As I watched the kids at Rosie's party chomp on their cake without any indication they knew it was gluten free or vegan, I thought that we're often harder on ourselves than we believe others are of us. We're our own "toughest customers". At the end of the day, a smile on our child's face is the biggest indicator that we are "good enough"!

I discovered a fabulous new recipe book called The Allergen-Free Baker's Handbook by Cybele Pascal. It has recipes that are gluten, wheat, dairy, egg, soy , peanut, tree nut and sesame free. It is my new baking bible. The page for chocolate cake is already batter streaked and worn. Run, don't walk, to buy this book! The author calls for using her own flour blend, but as I had difficulty finding the ingredients required, I substituted Jules All-Purpose Gluten Free Flour Blend, and it worked beautifully.

Chocolate Layer Cake
from The Allergen-Free Baker's Handbook, p.p. 106-107

2 1/2 cups all-purpose flour blend (see note above)
1 1/4 cups unsweetened cocoa powder
1 teaspoon xanthan gum (if not included in flour blend already)
2 1/2 cups granulated sugar
2 1/2 teaspoons baking soda
1 1/4 teaspoon double-acting baking powder
1 1/4 teaspoons salt
1 Tablespoon Ener-G egg replacer mixed with 1/4 cup rice milk
1 1/4 cups rice milk
1/2 cup plus 2 Tablespoons canola oil
1 1/2 teaspoons pure vanilla extract
1 1/4 cups warm water

1. Preheat the oven to 350F degrees. Grease two 8-inch round cake pans, line with cutout parchment paper, grease again, and dust with a little cocoa powder (or just spray with Pam).

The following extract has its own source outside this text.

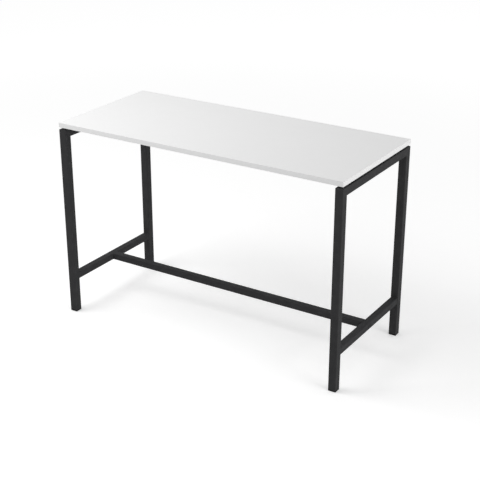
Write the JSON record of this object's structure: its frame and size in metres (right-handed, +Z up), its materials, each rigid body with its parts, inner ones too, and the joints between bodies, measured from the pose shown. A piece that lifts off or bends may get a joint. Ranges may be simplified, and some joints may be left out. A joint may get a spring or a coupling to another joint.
{
  "type": "standing meeting table",
  "caption": "Bar-height rectangular meeting table: white edged worktop floating on a black square-tube frame with a low H-stretcher and levelling feet.",
  "frame": {"origin": "on the floor, under the middle of the worktop", "axes": "+X along the table's length, +Y towards its back long side, +Z up from the floor"},
  "size_m": [1.6, 0.7, 1.05],
  "materials": {
    "worktop_face": "white melamine-faced chipboard, fine matt texture",
    "edging": "white extruded plastic edging, matt",
    "frame_coat": "black powder coat, fine texture, satin-matt",
    "fastener_steel": "zinc-plated steel",
    "black_plastic": "moulded black plastic, fine texture"
  },
  "bodies": {
    "table": {"worktop_board": "worktop_face", "edging_front": "edging", "edging_back": "edging", "edging_left": "edging", "edging_right": "edging", "leg_front_left": "frame_coat", "leg_front_right": "frame_coat", "leg_back_left": "frame_coat", "leg_back_right": "frame_coat", "upper_rail_left": "frame_coat", "lower_rail_left": "frame_coat", "stretcher_end_plate_left": "frame_coat", "stretcher_bolts_left": "fastener_steel", "access_plugs_left": "black_plastic", "rivet_nuts_left": "fastener_steel", "beam_bolts_left": "fastener_steel", "beam_plate_front_left": "frame_coat", "beam_plate_back_left": "frame_coat", "upper_rail_right": "frame_coat", "lower_rail_right": "frame_coat", "stretcher_end_plate_right": "frame_coat", "stretcher_bolts_right": "fastener_steel", "access_plugs_right": "black_plastic", "rivet_nuts_right": "fastener_steel", "beam_bolts_right": "fastener_steel", "beam_plate_front_right": "frame_coat", "beam_plate_back_right": "frame_coat", "stretcher": "frame_coat", "beam_front": "frame_coat", "beam_back": "frame_coat", "top_spacers": "black_plastic", "top_screws": "fastener_steel", "top_inserts": "fastener_steel", "foot_nuts": "fastener_steel", "foot_insert_front_left": "black_plastic", "foot_insert_front_right": "black_plastic", "foot_insert_back_left": "black_plastic", "foot_insert_back_right": "black_plastic"},
    "foot_pad_front_left": {"glide_pad_front_left": "black_plastic"},
    "foot_stud_front_left": {"glide_stud_front_left": "fastener_steel"},
    "foot_pad_front_right": {"glide_pad_front_right": "black_plastic"},
    "foot_stud_front_right": {"glide_stud_front_right": "fastener_steel"},
    "foot_pad_back_left": {"glide_pad_back_left": "black_plastic"},
    "foot_stud_back_left": {"glide_stud_back_left": "fastener_steel"},
    "foot_pad_back_right": {"glide_pad_back_right": "black_plastic"},
    "foot_stud_back_right": {"glide_stud_back_right": "fastener_steel"}
  },
  "joints": [
    {"name": "foot_slide_front_left", "type": "slide", "parent": "table", "child": "foot_pad_front_left", "axis": [0, 0, -1], "range_m": [0, 0.012]},
    {"name": "foot_turn_front_left", "type": "hinge", "parent": "foot_pad_front_left", "child": "foot_stud_front_left", "pos_m": [-0.78, -0.33, 0.02], "axis": [0, 0, -1], "range_deg": [0, 3456]},
    {"name": "foot_slide_front_right", "type": "slide", "parent": "table", "child": "foot_pad_front_right", "axis": [0, 0, -1], "range_m": [0, 0.012]},
    {"name": "foot_turn_front_right", "type": "hinge", "parent": "foot_pad_front_right", "child": "foot_stud_front_right", "pos_m": [0.78, -0.33, 0.02], "axis": [0, 0, -1], "range_deg": [0, 3456]},
    {"name": "foot_slide_back_left", "type": "slide", "parent": "table", "child": "foot_pad_back_left", "axis": [0, 0, -1], "range_m": [0, 0.012]},
    {"name": "foot_turn_back_left", "type": "hinge", "parent": "foot_pad_back_left", "child": "foot_stud_back_left", "pos_m": [-0.78, 0.33, 0.02], "axis": [0, 0, -1], "range_deg": [0, 3456]},
    {"name": "foot_slide_back_right", "type": "slide", "parent": "table", "child": "foot_pad_back_right", "axis": [0, 0, -1], "range_m": [0, 0.012]},
    {"name": "foot_turn_back_right", "type": "hinge", "parent": "foot_pad_back_right", "child": "foot_stud_back_right", "pos_m": [0.78, 0.33, 0.02], "axis": [0, 0, -1], "range_deg": [0, 3456]}
  ],
  "couplings": [
    {"joint": "foot_turn_front_left", "follows": "foot_slide_front_left", "rad_per_m": 5026.5},
    {"joint": "foot_turn_front_right", "follows": "foot_slide_front_right", "rad_per_m": 5026.5},
    {"joint": "foot_turn_back_left", "follows": "foot_slide_back_left", "rad_per_m": 5026.5},
    {"joint": "foot_turn_back_right", "follows": "foot_slide_back_right", "rad_per_m": 5026.5}
  ]
}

2. In the bowl of a stand mixer fitted with the paddle attachment, whisk together the flour mix, cocoa powder, xanthan gum, sugar, baking soda, baking powder and salt.

3. Add the egg replacer, rice milk, canola oil, vanilla, and warm water and beat on medium-low speed until smooth, about 3 minutes, scraping down the sides of the bowl as necessary.

4. Divide the batter evenly between the two pans.

5. Bake in the center of the oven for about 45 minutes, rotating the pans halfway through. Bake until the cake is pulling away slightly from the sides of the pans and a skewer inserted into the center of the cake comes out clean.

6. Let cool in the pans on a cooling rack for 30 minutes. Cover the cake pan with a large plate, flip, peel off the parchment paper, and flip the cake back onto the rack, right side up, to cool completely. Repeat with the other cake. Frost as desired. Store covered.